The year ends on December 31. It’s now about halfway through December. The IRS (and consequently, the taxpayers) would be really happy if you reached some kind of resolution on the AMT by the end of the year. It makes printing the forms a little easier when you actually know the rules – that’s kind of hard when you haven’t decided on any.

I realize that I’m not a political genius but I have a suggestion for moving this along: why not have a bill that focuses on AMT? You know, with no Iraq spending, extra taxes or immigration measures rolled up in it? There need not even be a permanent fix – you’re pretty good at those temporary fixes anyhow. We just need something by the end of the year. And by the end of the year, I’m not including the two weeks of vacation that you’ll tack on. So, maybe this week?

I’m not even suggesting a three to five year fix. I’m okay with a patch. It can be our little tax Nicoderm.

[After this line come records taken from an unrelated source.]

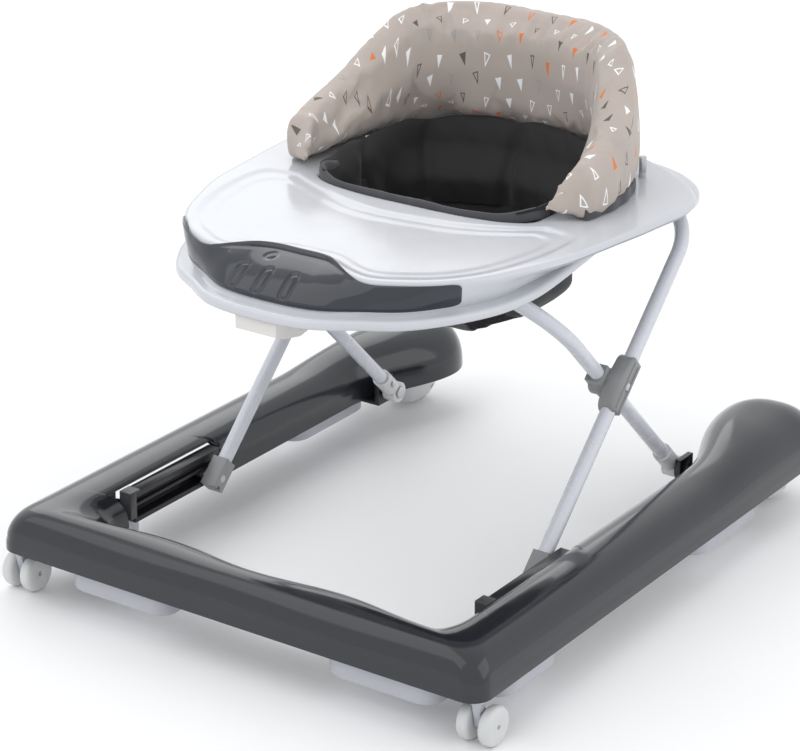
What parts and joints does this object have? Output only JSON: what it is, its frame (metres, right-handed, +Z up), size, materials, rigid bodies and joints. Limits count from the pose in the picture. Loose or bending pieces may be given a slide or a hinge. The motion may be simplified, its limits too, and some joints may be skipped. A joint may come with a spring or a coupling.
{
  "type": "baby walker",
  "caption": "Baby walker with a U-shaped wheeled base, a folding scissor frame of bent tubes, a tray and a padded sling seat.",
  "frame": {"origin": "on the floor, in the middle of the base", "axes": "+Y from the front of the base to the rear, +X to the right seen from the front, +Z up"},
  "size_m": [0.61, 0.732, 0.546],
  "materials": {
    "shell": "gloss",
    "pad": "matte",
    "caster": "satin",
    "clamp": "fine texture",
    "tube": "gloss paint",
    "tray": "gloss",
    "panel": "gloss",
    "latch": "satin",
    "rail": "matte",
    "steel": "zinc plated",
    "print_fabric": "woven, padded",
    "lining": "quilted",
    "binding": "bound edge"
  },
  "bodies": {
    "base": {"base_shell": "shell", "pad_front_left": "pad", "pad_front_right": "pad", "pad_side_front_left": "pad", "pad_side_front_right": "pad", "pad_side_rear_left": "pad", "pad_side_rear_right": "pad", "base_screws": "steel", "slide_rail_left": "rail", "slide_rail_right": "rail", "rail_stop_left": "clamp", "rail_stop_right": "clamp", "pivot_bracket_left": "rail", "pivot_bracket_right": "rail", "pivot_pins": "steel", "rear_housing_left": "caster", "rear_housing_right": "caster", "rear_axles": "steel", "caster_socket_left": "caster", "caster_socket_right": "caster"},
    "caster_left": {"caster_fork_left": "pad", "caster_axle_left": "steel"},
    "caster_right": {"caster_fork_right": "pad", "caster_axle_right": "steel"},
    "disc_left_outer": {"caster_disc_left_outer": "caster"},
    "disc_left_inner": {"caster_disc_left_inner": "caster"},
    "disc_right_outer": {"caster_disc_right_outer": "caster"},
    "disc_right_inner": {"caster_disc_right_inner": "caster"},
    "wheel_rear_left": {"rear_wheel_left": "pad"},
    "wheel_rear_right": {"rear_wheel_right": "pad"},
    "pivot_frame": {"pivot_frame_tube": "tube", "frame_foot_left": "caster", "frame_foot_right": "caster", "foot_screws": "steel", "crossing_sleeve_left": "clamp", "crossing_sleeve_right": "clamp"},
    "slide_frame": {"slide_frame_tube": "tube", "slide_cap_left": "clamp", "slide_cap_right": "clamp", "slide_pins": "steel", "crossing_cover_left": "clamp", "crossing_cover_right": "clamp", "crossing_rivets": "steel"},
    "tray": {"tray_top": "tray", "front_panel": "panel", "latch_housing": "latch", "latch_pin": "steel", "front_guide_left": "latch", "front_guide_right": "latch", "rear_bracket_left": "latch", "rear_bracket_right": "latch", "tray_screws": "steel", "backrest_board": "clamp", "backrest_pad": "print_fabric", "seat_sling": "lining", "seat_binding": "binding", "backrest_clips": "tray"},
    "latch": {"latch_lever": "clamp"}
  },
  "joints": [
    {"name": "fold", "type": "hinge", "parent": "base", "child": "pivot_frame", "pos_m": [0, 0.194, 0.065], "axis": [1, 0, 0], "range_deg": [0, 30.5]},
    {"name": "crossing", "type": "hinge", "parent": "pivot_frame", "child": "slide_frame", "pos_m": [0, 0.03851, 0.2178], "axis": [1, 0, 0], "range_deg": [-61, 0]},
    {"name": "tray_pivot", "type": "hinge", "parent": "slide_frame", "child": "tray", "pos_m": [0, 0.194, 0.3706], "axis": [1, 0, 0], "range_deg": [0, 30.5]},
    {"name": "latch_press", "type": "hinge", "parent": "tray", "child": "latch", "pos_m": [0, -0.276, 0.348], "axis": [1, 0, 0], "range_deg": [0, 12], "stiffness_Nm_per_rad": 0.05},
    {"name": "swivel_left", "type": "hinge", "parent": "base", "child": "caster_left", "pos_m": [-0.286, -0.348, 0.06], "axis": [0, 0, 1], "continuous": true},
    {"name": "swivel_right", "type": "hinge", "parent": "base", "child": "caster_right", "pos_m": [0.286, -0.348, 0.06], "axis": [0, 0, 1], "continuous": true},
    {"name": "spin_left_outer", "type": "hinge", "parent": "caster_left", "child": "disc_left_outer", "pos_m": [-0.286, -0.338, 0.0205], "axis": [1, 0, 0], "continuous": true},
    {"name": "spin_left_inner", "type": "hinge", "parent": "caster_left", "child": "disc_left_inner", "pos_m": [-0.286, -0.338, 0.0205], "axis": [1, 0, 0], "continuous": true},
    {"name": "spin_right_outer", "type": "hinge", "parent": "caster_right", "child": "disc_right_outer", "pos_m": [0.286, -0.338, 0.0205], "axis": [1, 0, 0], "continuous": true},
    {"name": "spin_right_inner", "type": "hinge", "parent": "caster_right", "child": "disc_right_inner", "pos_m": [0.286, -0.338, 0.0205], "axis": [1, 0, 0], "continuous": true},
    {"name": "spin_rear_left", "type": "hinge", "parent": "base", "child": "wheel_rear_left", "pos_m": [-0.243, 0.322, 0.02], "axis": [1, 0, 0], "continuous": true},
    {"name": "spin_rear_right", "type": "hinge", "parent": "base", "child": "wheel_rear_right", "pos_m": [0.243, 0.322, 0.02], "axis": [1, 0, 0], "continuous": true}
  ],
  "couplings": [
    {"joint": "crossing", "follows": "fold", "ratio": -2},
    {"joint": "tray_pivot", "follows": "fold", "ratio": 1}
  ]
}
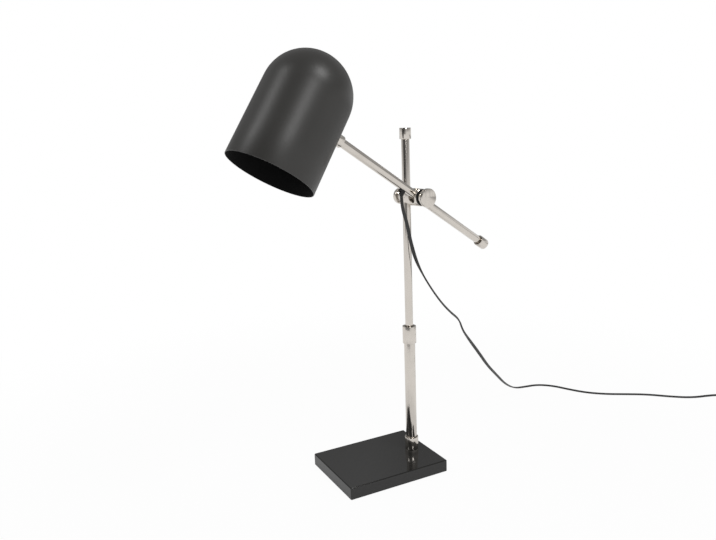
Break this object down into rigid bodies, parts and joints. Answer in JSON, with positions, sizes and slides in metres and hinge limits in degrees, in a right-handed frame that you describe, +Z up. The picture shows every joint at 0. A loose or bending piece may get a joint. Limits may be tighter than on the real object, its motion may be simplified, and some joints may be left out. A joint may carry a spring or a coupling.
{
  "type": "desk lamp",
  "caption": "Desk lamp with a domed metal shade on a sliding, tilting arm, a telescopic post, a cross clamp with two knobs and a rectangular stone base.",
  "frame": {"origin": "on the desk, under the middle of the rectangular base", "axes": "+Z up; +X along the base's long side towards the post; +Y to the back of the lamp as pictured"},
  "size_m": [1.09, 0.2979, 0.6174],
  "materials": {
    "polished_stone": "polished",
    "felt": "matte",
    "plated_steel": "satin",
    "nickel": "polished",
    "black_nylon": "matte",
    "fibre": "matte",
    "black_rubber": "matte",
    "cord_sheath": "satin",
    "satin_black_paint": "satin",
    "black_moulding": "satin",
    "black_moulding_gloss": "gloss",
    "brass": "satin",
    "pale_insulator": "matte"
  },
  "bodies": {
    "base": {"base_slab": "polished_stone", "felt_pad": "felt", "base_washer": "plated_steel", "base_nut": "plated_steel", "tie_rod": "plated_steel", "tube_plug": "plated_steel", "foot_collar": "nickel", "foot_set_screw": "plated_steel", "lower_tube": "nickel", "post_collet": "black_nylon", "supply_cord": "cord_sheath", "cord_coil": "cord_sheath", "switch_base": "black_moulding", "switch_cover": "black_moulding", "switch_screws": "plated_steel", "plug_body": "black_rubber", "plug_blades": "brass"},
    "height_collar": {"height_collar": "nickel"},
    "upper_post": {"upper_tube": "nickel", "upper_guide": "black_nylon", "top_cap": "nickel"},
    "clamp_slider": {"clamp_liner": "black_nylon"},
    "clamp": {"clamp_body": "nickel", "tilt_washer": "fibre"},
    "rear_knob": {"rear_knob": "nickel"},
    "barrel": {"arm_barrel": "nickel"},
    "front_knob": {"front_knob": "nickel"},
    "arm": {"arm_tube": "nickel", "arm_end_cap": "nickel", "shade_ferrule": "nickel", "shade_nipple": "plated_steel", "nipple_washer": "plated_steel", "nipple_nut": "plated_steel", "cord_grommet": "black_rubber", "arm_lead": "cord_sheath"},
    "shade": {"shade_shell": "satin_black_paint", "holder_bracket": "plated_steel", "holder_nipple": "plated_steel", "holder_nut": "plated_steel", "holder_cap": "black_moulding", "holder_sleeve": "black_moulding", "screw_shell": "brass", "contact_carrier": "pale_insulator", "centre_contact": "brass", "holder_lead": "cord_sheath"},
    "rocker": {"switch_rocker": "black_moulding_gloss"}
  },
  "joints": [
    {"name": "height_lock_twist", "type": "hinge", "parent": "base", "child": "height_collar", "pos_m": [0.059, 0, 0.2065], "axis": [0, 0, 1], "range_deg": [0, 90]},
    {"name": "post_height", "type": "slide", "parent": "base", "child": "upper_post", "axis": [0, 0, 1], "range_m": [-0.055, 0.08], "deforming": ["supply_cord"]},
    {"name": "clamp_height", "type": "slide", "parent": "upper_post", "child": "clamp_slider", "axis": [0, 0, 1], "range_m": [-0.125, 0.065], "deforming": ["supply_cord"]},
    {"name": "clamp_swivel", "type": "hinge", "parent": "clamp_slider", "child": "clamp", "pos_m": [0.059, 0, 0.418], "axis": [0, 0, 1], "range_deg": [-170, 170], "deforming": ["supply_cord"]},
    {"name": "rear_knob_turn", "type": "hinge", "parent": "clamp", "child": "rear_knob", "pos_m": [0.05686, 0.01485, 0.418], "axis": [0.1426, -0.9898, 0], "range_deg": [-360, 360]},
    {"name": "arm_tilt", "type": "hinge", "parent": "clamp", "child": "barrel", "pos_m": [0.06271, -0.02573, 0.418], "axis": [-0.1426, 0.9898, 0], "range_deg": [-32.3, 32.7], "deforming": ["supply_cord"]},
    {"name": "front_knob_turn", "type": "hinge", "parent": "barrel", "child": "front_knob", "pos_m": [0.06499, -0.04157, 0.418], "axis": [0.1426, -0.9898, 0], "range_deg": [-360, 360]},
    {"name": "arm_slide", "type": "slide", "parent": "barrel", "child": "arm", "axis": [0.8366, 0.1206, -0.5344], "range_m": [-0.13, 0.01], "deforming": ["supply_cord"]},
    {"name": "shade_turn", "type": "hinge", "parent": "arm", "child": "shade", "pos_m": [-0.07952, -0.04623, 0.50884], "axis": [0.8366, 0.1206, -0.5344], "range_deg": [-150, 150]},
    {"name": "switch_press", "type": "hinge", "parent": "base", "child": "rocker", "pos_m": [0.712, -0.116, 0.0125], "axis": [0.5446, 0.8387, 0], "range_deg": [-16, 0]}
  ]
}
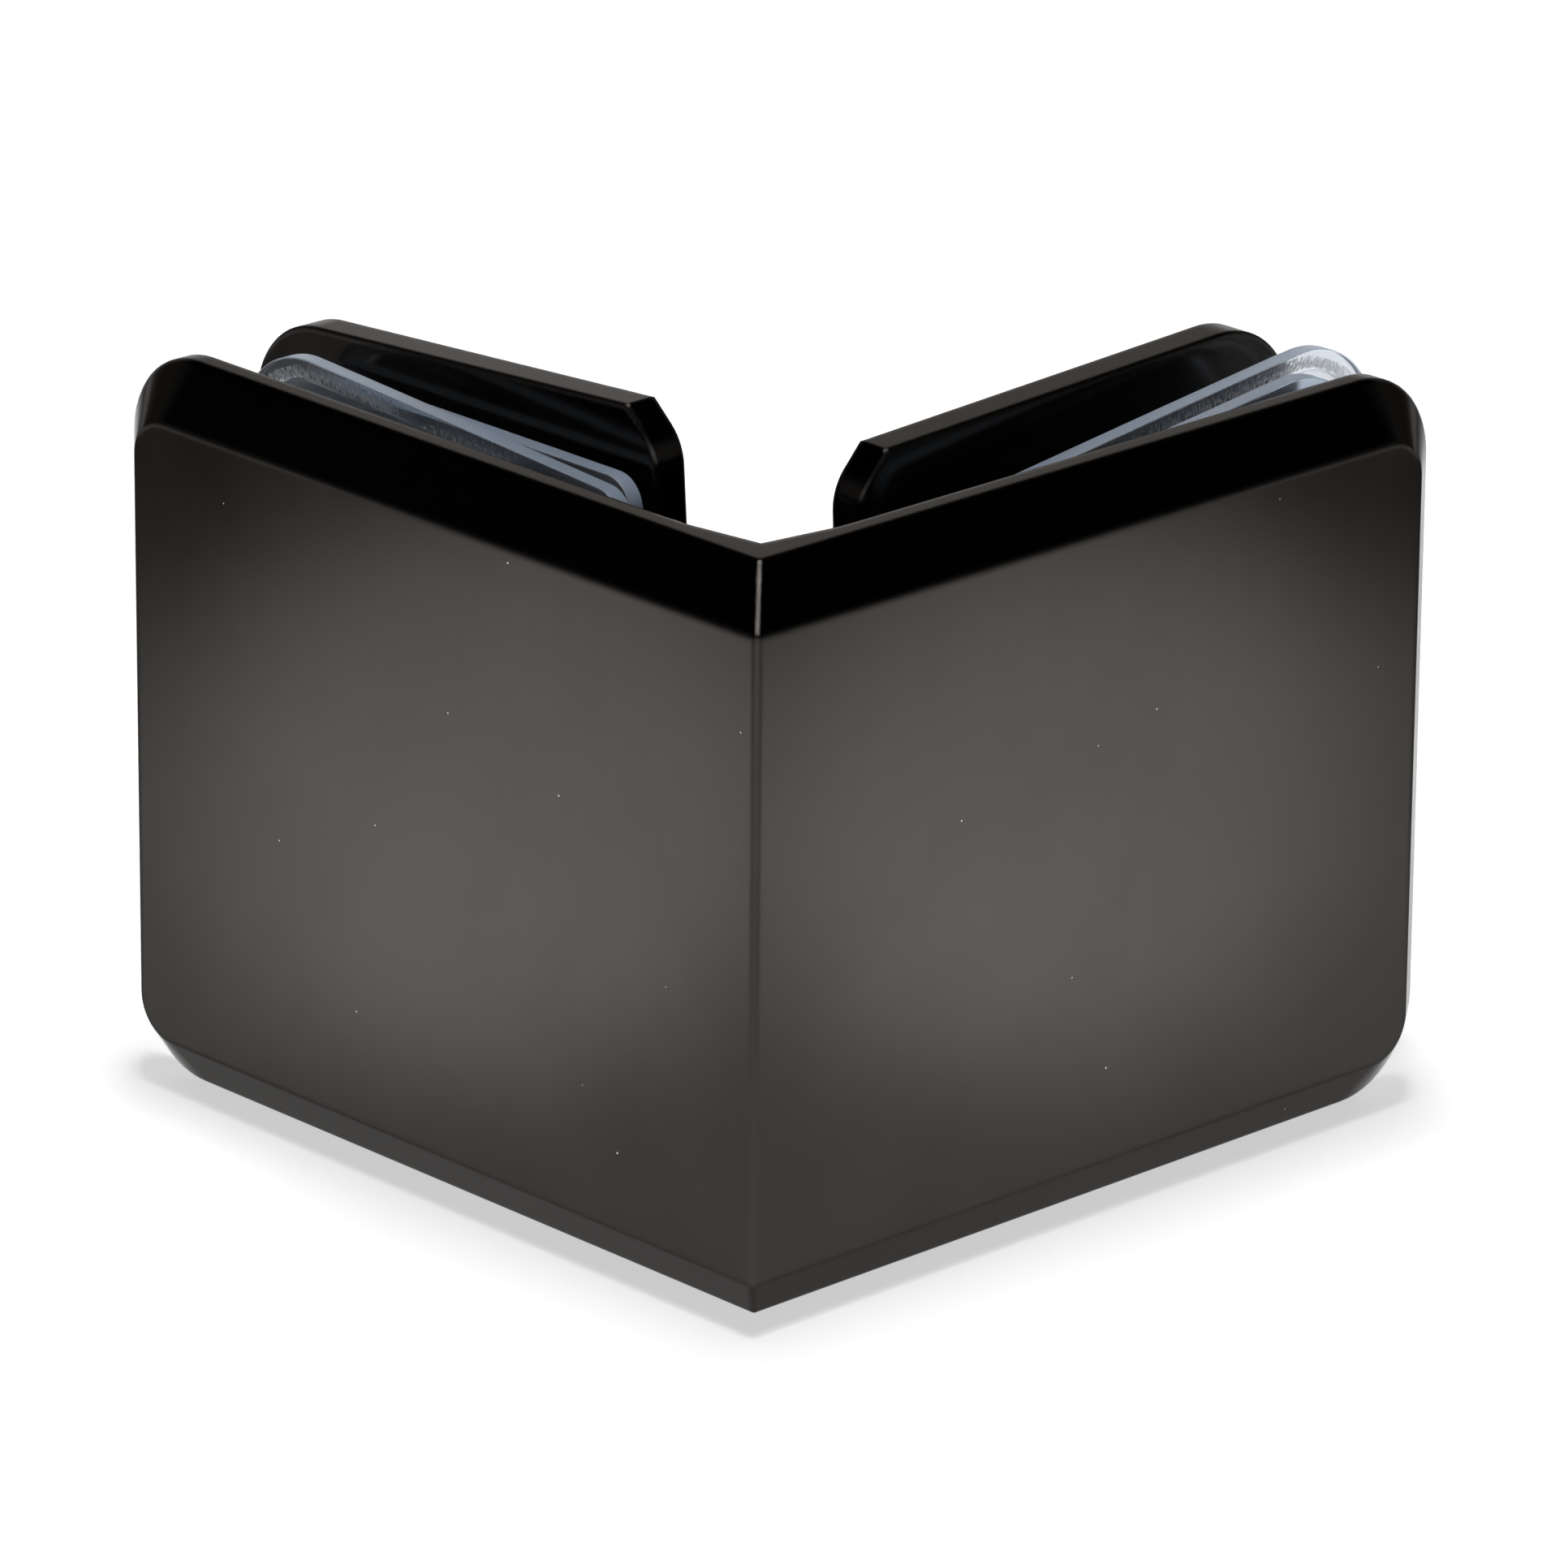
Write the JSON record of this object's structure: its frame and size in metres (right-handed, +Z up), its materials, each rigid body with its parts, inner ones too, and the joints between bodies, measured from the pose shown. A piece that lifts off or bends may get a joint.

I know it’s not going to be easy for you. As a middle child, I realize that nobody ever wants to give in during a fight. You want to win. The Republicans want to be right. The Democrats want to be right. The Senate wants to be heroes. The House wants to be heroes. This is the thing: nobody really cares. Just like nobody ever really cared who won any of a number of leg wrestling matches between my brothers in the living room.

We don’t need a “winner” – but your fight sure is creating a lot of losers, meaning taxpayers. So far, you’re threatening us with delayed filings and refunds. What’s that about?

So, I think all most of us taxpayers want for Christmas is an end to the bickering. Remember, Santa’s watching.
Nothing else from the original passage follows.